Alphatiere, vom Wind verweht

Im Studio des Theaters Hof stellt “Mondlicht und Magnolien” aufs Amüsanteste einen Kinoklassiker und seine Entstehung nach.

Michael Thumser, Frankenpost 20.05.2019

Hof - Das Buch soll schlecht sein? Immerhin heulte eine Million Amerikaner, vor allem weibliche, Rotz und Wasser dabei. Ben Hecht hat’s nicht gelesen. Macht nichts. Hecht, im Jahr 1939 der Wunderknabe unter Hollywoods Drehbuchschreibern, sagt zu, dennoch aus dem 1034-Seiten-Wälzer "Vom Winde verweht" ein filmreifes 130-Seiten-Skript zu destillieren. Binnen fünf Tagen. So viel Zeit muss sein.

Ein fensterloses Büro im Studio des Theaters Hof; darin drei Herren, Wind säend, Sturm erntend, eingeschlossen wie in einem Gefängnis. Auf dem Podium, mit dem Ausstatterin Franziska Isensee die Spielfläche erhöht hat, imponiert ein schwerer Schreibtisch. Dahinter thront David O. Selznick, der Produzent, es sei denn, er nimmt sich mit Riesenfäusten gerade seinen störrischen Autor zur Brust oder stellt sich mit Riesenschritten Victor Fleming, dem Regisseur, in den Weg. Der hält Margaret Mitchells Bürgerkriegs-Bestseller rundweg für ein "schlechtes Buch" und das sündteure Filmprojekt für einen "Rohrkrepierer". Leben oder Tod: Gelingt Selznick mit "Vom Winde verweht" nicht der "größte Film aller Zeiten", geht er baden, und die zwei andern mit.

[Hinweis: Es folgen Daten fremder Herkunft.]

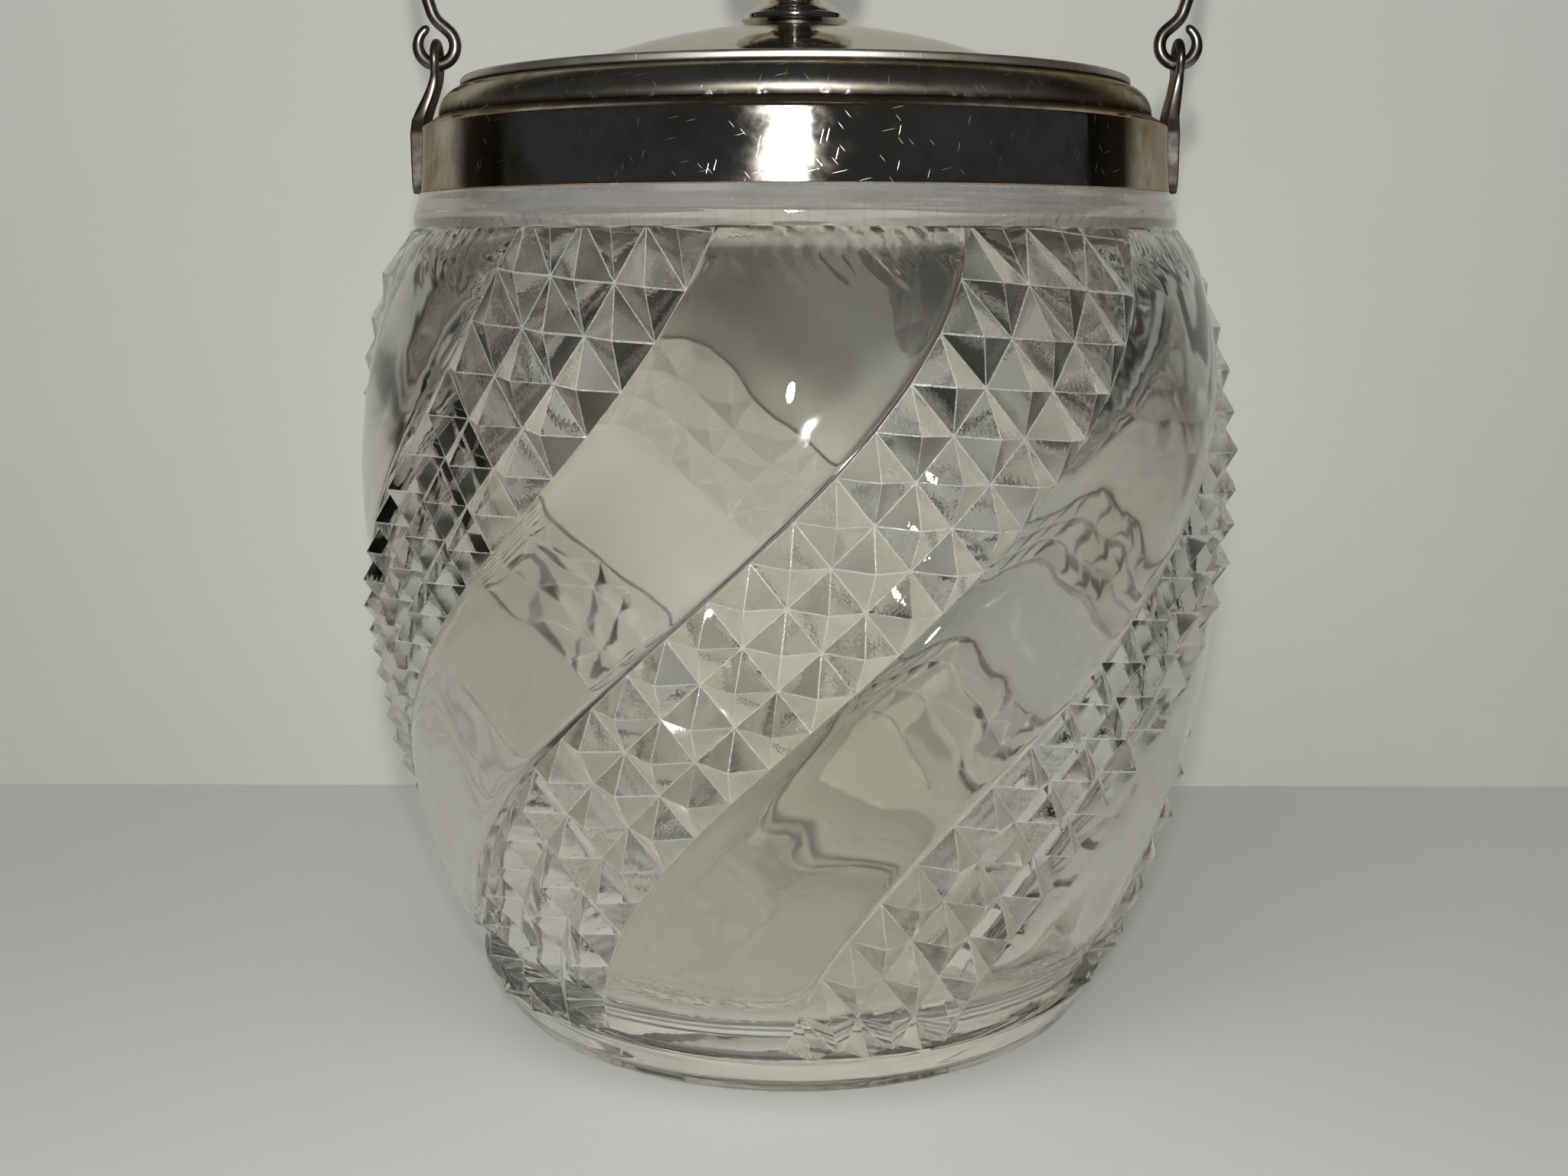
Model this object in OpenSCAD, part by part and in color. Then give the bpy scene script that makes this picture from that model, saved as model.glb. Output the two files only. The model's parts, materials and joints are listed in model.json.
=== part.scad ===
// Glass biscuit jar with a plated mount, a lift-off domed lid and a swing handle.
// Millimetres, +Z up, origin on the table at the jar's axis. The handle stands upright at rest,
// its hooks hang in the eyes of two lugs at -X and +X.

/* [Glass jar] */
// Height of the glass from the table to its rim
jar_h = 133.6; // [111:0.1:161]
// Height at which the body is widest
belly_h = 82; // [66:0.5:90]
// How far the body swells out beyond its shoulder
belly_out = 7; // [4:0.1:12]
// Ledge by which the shoulder stands out beyond the neck
shoulder_step = 2.8; // [1:0.1:4]
// Height of the plain neck that shows below the mount
neck_h = 5.3; // [3:0.1:9]
// How far the neck stands out beyond the mount
neck_out = 0.2; // [0:0.05:0.6]
// How far the bead around the neck stands out
bead_out = 1; // [0.4:0.1:2]
// Thickness of the glass at the rim
rim_t = 4.6; // [3:0.1:6]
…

Das alles klingt so verrückt, dass man’s kaum glauben möchte. Aber so - oder zumindest ein bisschen in der Art - trug sich vor achtzig Jahren die Entstehungsgeschichte des Kinoklassikers zu. Auch wer ihn oder die Romanvorlage nicht kennt, muss keinen Bogen ums Theater machen: wird doch dort - seit der herzlich belachten Premiere am Sonntag - die Handlung in ausgewählten Szenen durchgespielt, noch dazu viel, viel lustiger als auf der Leinwand.

"Mondlicht und Magnolien": Um Ron Hutchinsons von Sarkasmus funkelnde Komödie in Schwung zu bringen, lässt Regisseurin Jasmin Sarah Zamani gleich am Anfang das Gas der Clownerie voll durchtreten. Pausenlos an- bis überspannt gehen ihre Akteure aufeinander los und nach "fünf Tagen", will sagen: nach anderthalb Stunden voller schonungsloser Debatten und grundstürzender Stimmungsumschwünge doch noch gemeinsam durchs Ziel. Bis dahin freilich hat das verbale und haptische Stör-, Sperr- und Trommelfeuer der drei die Gemüter und Klamotten, Selbstachtung und Schnapsvorräte niedergemacht.

Marco Stickel, nicht einfach als Komiker, sondern als Komödiant von geschliffener Charakterschärfe, gibt den arroganten Ben als Hecht im Karpfenteich. Denn auch die andern beiden sind keine kleinen Fische im Haifischbecken Hollywood. Als Regisseur stimmt Dominique Bals die Seelenklage der unverstandenen Koryphäe an, die erdulden muss, wie "270 Kompromisse" einen kinematografischen Geniestreich verhunzen. Philipp Brammers Selznick, das Fußvolk um Haupteslänge überragend, ist schon physisch eine Wucht, wenn er "das Geld, die Vision und den Willen" aus sich herausschwitzt. Tagträumend greift er sich und dem Zuschauer ans Herz mit seinem Hohen Lied auf Opas Kino, das durch nichts als "Lichtpünktchen auf Zelluloid" das Volk an übermenschliche Gefühle glauben macht.

Drei Alphamännchen: Unter ihnen verbreitet Julia Leinweber als Vorzimmerdame - mit buchstäblich hervorragendem Po über endlosen Beinen betont feminin - ein betont unfeministisches Fluidum. Bis zu "#MeToo" waren damals, in den Dreißigern, noch achtzig Jahre Zeit.